The evaluator receives the evidence and scores the faculty member on each objective using his or her best judgment. Three marginal papers might receive less credit than one really innovative one. Citation counts might receive very little credit. All of this should be discussed in advance by the evaluator. The faculty member might disagree with the evaluator’s interpretation of the evidence, of course, but ideally, the evaluator and the faculty member are of one mind and expectations are clear ahead of time. (It is also possible that “the evaluator” is a small team of peers.)

Once the objectives have been scored, and if the administration wants that One Big Number, the average $\bar{x}_i$ is computed for each category and a single metric is computed $\sum w_i \bar{x}_i.$

There you have it: Kevin Gue is a 4.2!

### Why I like the FET

First, the FET forces universities to be explicit in their expectations of faculty, while still allowing interpretation and judgment. There will be disagreements of course, but if we are ever to escape the “pubs and money” mindset, we are going to have to admit to ourselves that there is no bottom line in faculty performance. Our success is a matter of opinion and mature judgment.

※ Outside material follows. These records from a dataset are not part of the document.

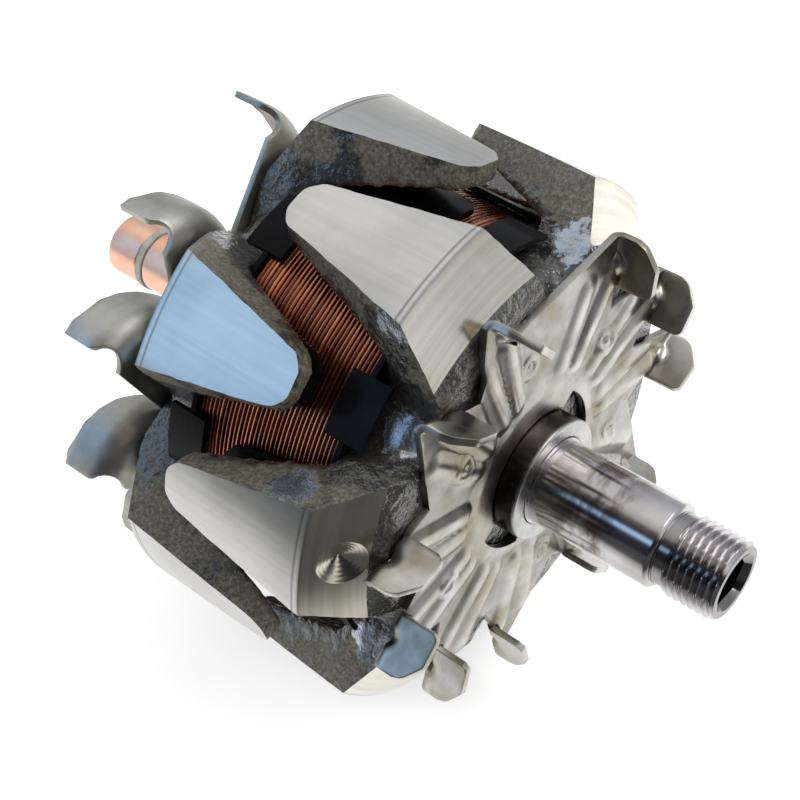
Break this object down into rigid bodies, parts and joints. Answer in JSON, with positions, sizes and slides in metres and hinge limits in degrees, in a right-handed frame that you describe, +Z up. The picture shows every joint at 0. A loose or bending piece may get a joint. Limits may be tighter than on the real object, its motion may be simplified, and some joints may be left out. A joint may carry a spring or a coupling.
{
  "type": "alternator rotor",
  "caption": "Claw-pole rotor of a vehicle alternator: shaft with threaded end, two interleaved pole halves over a field coil, sheet-metal fan on each side and slip rings at the rear.",
  "frame": {"origin": "on the shaft axis at the start of the front bearing seat, where the bearing's inner ring meets the front collar", "axes": "+X along the shaft towards the threaded drive end, +Z up as the rotor lies in the picture, and the slip rings are at -X"},
  "size_m": [0.1543, 0.109, 0.109],
  "materials": {
    "shaft_steel": "ground and polished steel with light stains",
    "pole_steel": "forged low-carbon steel, turned on the outside, thin varnish on the flanks",
    "bobbin_plastic": "black moulded plastic under varnish",
    "winding_copper": "enamelled copper wire",
    "fan_steel": "pressed sheet steel, dull",
    "collar_steel": "turned steel",
    "ring_copper": "turned copper",
    "moulding": "moulded insulating plastic",
    "terminal_brass": "drawn strip",
    "lead_copper": "drawn wire",
    "sleeve": "woven insulating sleeve"
  },
  "bodies": {
    "root": {"shaft": "shaft_steel", "pole_core": "pole_steel", "front_claw_pole": "pole_steel", "rear_claw_pole": "pole_steel", "coil_bobbin": "bobbin_plastic", "field_winding": "winding_copper", "front_fan": "fan_steel", "rear_fan": "fan_steel", "front_collar": "collar_steel", "rear_collar": "collar_steel", "slip_ring_outer": "ring_copper", "slip_ring_inner": "ring_copper", "slip_ring_body": "moulding", "terminal_a": "terminal_brass", "terminal_b": "terminal_brass", "lead_wire_a": "lead_copper", "lead_wire_b": "lead_copper", "lead_sleeve_a": "sleeve", "lead_sleeve_b": "sleeve"}
  },
  "joints": []
}
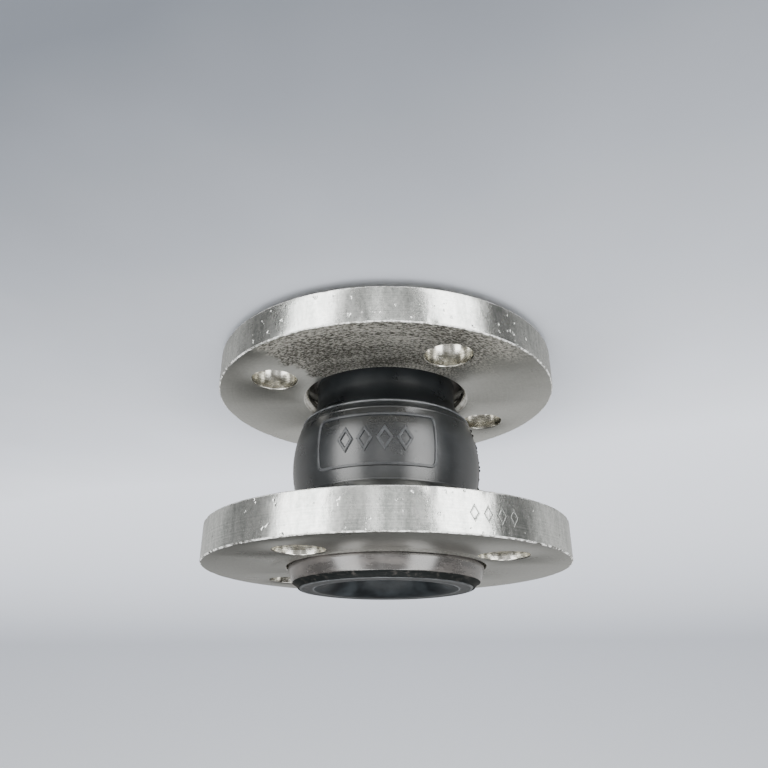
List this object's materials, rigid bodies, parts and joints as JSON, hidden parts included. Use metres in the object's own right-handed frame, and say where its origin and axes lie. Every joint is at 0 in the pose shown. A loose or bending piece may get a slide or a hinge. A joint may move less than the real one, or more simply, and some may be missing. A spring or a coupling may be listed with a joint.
{
  "type": "rubber expansion joint",
  "caption": "Single-arch flexible rubber pipe joint with a bead at each end and loose, drilled steel flanges that swivel on it.",
  "frame": {"origin": "centre of the lower sealing face, on the pipe axis", "axes": "+Z along the pipe axis to the upper sealing face, -Y towards the moulded name panel on the arch"},
  "size_m": [0.14, 0.14, 0.095],
  "materials": {
    "cover_rubber": "satin black moulded cover rubber",
    "tube_rubber": "matt dark grey inner rubber",
    "cord_ply": "rubberised nylon tyre cord",
    "bead_wire": "wound bead wire",
    "zinc_plate": "turned steel with bright zinc plating"
  },
  "bodies": {
    "lower_end": {"cover_lower_end": "cover_rubber", "outer_ply_lower_end": "cord_ply", "inner_ply_lower_end": "cord_ply", "inner_tube_lower_end": "tube_rubber", "lower_bead_ring": "bead_wire"},
    "lower_arch": {"cover_lower_arch": "cover_rubber", "outer_ply_lower_arch": "cord_ply", "inner_ply_lower_arch": "cord_ply", "inner_tube_lower_arch": "tube_rubber"},
    "upper_arch": {"cover_upper_arch": "cover_rubber", "outer_ply_upper_arch": "cord_ply", "inner_ply_upper_arch": "cord_ply", "inner_tube_upper_arch": "tube_rubber"},
    "upper_end": {"cover_upper_end": "cover_rubber", "outer_ply_upper_end": "cord_ply", "inner_ply_upper_end": "cord_ply", "inner_tube_upper_end": "tube_rubber", "upper_bead_ring": "bead_wire"},
    "lower_flange": {"lower_flange": "zinc_plate"},
    "upper_flange": {"upper_flange": "zinc_plate"}
  },
  "joints": [
    {"name": "lower_bend", "type": "hinge", "parent": "lower_end", "child": "lower_arch", "pos_m": [0, 0, 0.025], "axis": [1, 0, 0], "range_deg": [-7.5, 7.5], "stiffness_Nm_per_rad": 60, "deforming": ["cover_lower_arch", "outer_ply_lower_arch", "inner_ply_lower_arch", "inner_tube_lower_arch"]},
    {"name": "arch_stroke", "type": "slide", "parent": "lower_arch", "child": "upper_arch", "axis": [0, 0, 1], "range_m": [-0.009, 0.006], "stiffness_N_per_m": 50000, "deforming": ["cover_upper_arch", "outer_ply_upper_arch", "inner_ply_upper_arch", "inner_tube_upper_arch"]},
    {"name": "upper_bend", "type": "hinge", "parent": "upper_arch", "child": "upper_end", "pos_m": [0, 0, 0.07], "axis": [1, 0, 0], "range_deg": [-7.5, 7.5], "stiffness_Nm_per_rad": 60},
    {"name": "lower_flange_swivel", "type": "hinge", "parent": "lower_end", "child": "lower_flange", "pos_m": [0, 0, 0.0104], "axis": [0, 0, 1], "continuous": true},
    {"name": "upper_flange_swivel", "type": "hinge", "parent": "upper_end", "child": "upper_flange", "pos_m": [0, 0, 0.0803], "axis": [0, 0, 1], "continuous": true}
  ]
}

Second, the metric can be customized to motivate and reward faculty in specific areas of need (university perspective) and expertise (faculty perspective). This, in contrast to the “all faculty should look alike” model that seems commonplace (even if we don’t admit it).

Third, because it is based on interpretation and good judgment, the metric is hard to game. A faculty member who rifles off three marginal papers doesn’t get three times the credit of one seminal paper. And someone influencing practice or publishing an influential op-ed piece in the Wall Street Journal doesn’t get no credit.

I should conclude by saying that I am not a disgruntled faculty member treated badly by my administration. Far from it. My goal is simply to offer thoughts on a potentially more effective means of motivating and evaluating faculty, a subject of personal interest.